Sorry, question is almost impossible to answer without tremendous amounts of data.

Also think you are forgetting one aspect of dust collection: Filter effectiveness is not static. 
As dust loading increases in filter, system parameters like pressure and cfm change constantly. 
Even you if start with 10 filters: if you never clean them, end up with same performance as 1 filter eventually.

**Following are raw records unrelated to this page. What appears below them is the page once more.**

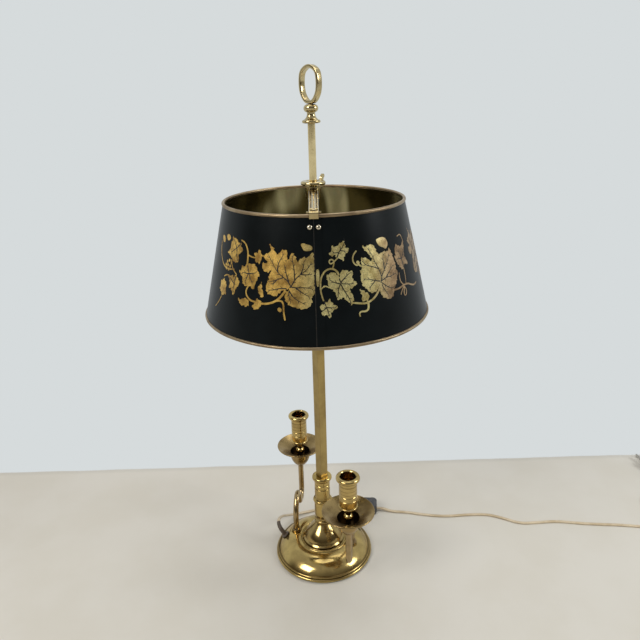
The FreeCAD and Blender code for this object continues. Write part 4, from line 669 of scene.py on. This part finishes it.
# Stems and tendrils: points, then width at the start and at the end.
stems = [
    ([
        (8, 470.5), (5.5, 478.5), (5, 487), (6, 496.5), (10.5, 503), (16.5, 505.5), (21.5, 504.5),
        (25.5, 501.5), (26.7, 497.5),
    ], 1.6, 2.2),
    ([
        (20, 505.5), (22.5, 511), (21, 515), (17.3, 515.2), (16, 512.5), (18, 510), (21.7, 512),
        (26.7, 516.5),
    ], 1.5, 1.5),
    ([(5.6, 483), (8, 486.5), (12.5, 486.5), (15, 484.5)], 1.2, 1.4),
    ([
        (38.5, 466), (47.5, 464), (55.5, 462.5), (64.5, 465), (71.5, 470.5), (76.5, 476.5), (79.5, 484),
        (83, 490),
    ], 2.0, 2.6),
    ([(58.5, 465), (59.5, 457.5), (55.5, 453.5), (49.5, 454.8), (46.3, 452.5), (47.8, 449)], 2.6, 1.4),
    ([
        (50.7, 522), (46.7, 519), (44.5, 513.5), (46, 508.5), (49.7, 505.5), (53, 508), (51, 511),
        (49, 508.5), (55.5, 504),
    ], 1.6, 1.8),
    ([
        (95, 470), (105.5, 469), (115.5, 471), (125.5, 471), (133.5, 467), (143.5, 464), (150, 466),
    ], 2.0, 2.0),
    ([(111.5, 487), (110.5, 480.5), (112.5, 474.5), (117, 471)], 1.4, 1.6),
    ([
        (108, 461.5), (113, 468), (118, 469.5), (121, 463), (117, 457.5), (113.5, 461.5), (117, 468),
    ], 1.4, 1.6),
    ([(122.5, 491), (124, 478.5), (121.7, 471.5)], 1.4, 1.6),
    ([(120, 528), (126, 530), (131, 527), (133, 519)], 1.3, 1.3),
    ([
        (-34, 482), (-39, 475), (-45, 469.5), (-53, 466), (-61, 464.5), (-71, 465.5), (-79, 466.5),
        (-84.5, 471.5), (-86, 477), (-82.5, 482),
    ], 2.6, 1.8),
    ([(-45, 469.5), (-39, 471), (-36, 466.5), (-36, 456.5), (-34, 448.8)], 2.0, 1.8),
    ([(-101, 531.5), (-95, 531), (-89, 524.5), (-86.5, 516.5), (-87, 505)], 1.6, 2.4),
    ([(-86.2, 516.5), (-80, 514.5), (-74, 515)], 1.6, 1.4),
    ([(-104, 492), (-109, 495), (-114, 499), (-117, 507)], 1.5, 1.5),
    ([(-117, 488), (-124, 489), (-129, 485)], 1.5, 1.4),
    ([(-109, 497), (-120, 495), (-131, 496), (-140, 502), (-148, 512), (-150, 524)], 1.5, 1.5),
    ([(-130, 461), (-136, 450), (-143, 445)], 1.3, 1.0),
]

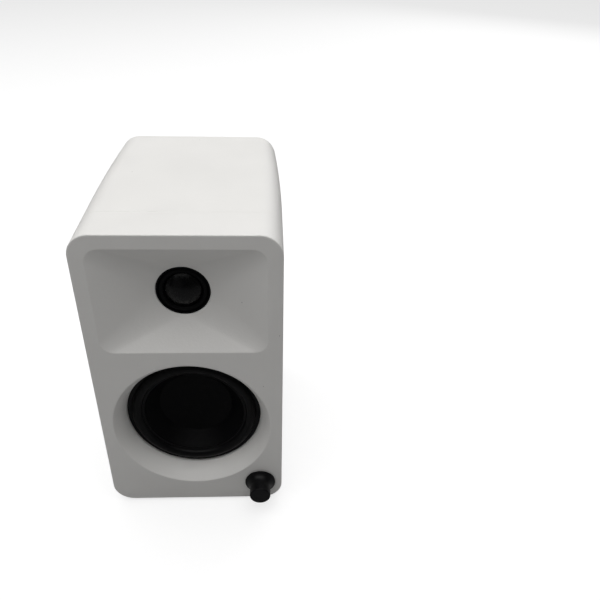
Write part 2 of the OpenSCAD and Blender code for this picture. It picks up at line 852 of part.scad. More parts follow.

Good method for determining filter requirements and performance is pressure measurements of system. There are many WWW sources for dust collection design and pressure measurements. 
Bill Pentz Dust Collection Site has a lot if complex information, made simple (including measurements). Commercial filter mfg like Donaldson also has technical references to help you.

Best Luck.


----------



## wapakfred (Jul 29, 2011)

Maybe you said it this way, but that's not how I read it. Adding canister should increase (not decrease) outflow. With more area to allow the air to pass, more air can be moved though it with the same amount of energy. But Klutz made a good point, they do load up over time reducing that flow. The reason for having more is mostly to allow tha time interval to be much longer.


----------



## Rick Dennington (Aug 27, 2009)

Looks like over-kill to me….You just need one good canister to do the job…..IMHO…..!!!


----------



## BobAnderton (Oct 5, 2010)

I was told by my filter vendor that for 2HP and less I only needed one canister filter. It will depend on a lot that affects how many CFM is going through the filter, but that's probably a good rule of thumb. I did stumble across a write-up of installing a Wynn filter on a 50-760.


----------



## mriggins4723 (Aug 4, 2013)

Thanks for all the replies!

I have a canister filter from Wynn installed but think it was abused, i.e. I was too aggressive with my air compressor when I attempted to clean it, seems more particulate matter is in the air. There is a short run (< 10') of 4" hose to run a single dust maker currently The attractiveness of a washable filter from Donaldson appeals. The Pentz Dust collection site is fabulous to help with figuring all the physics involved.


----------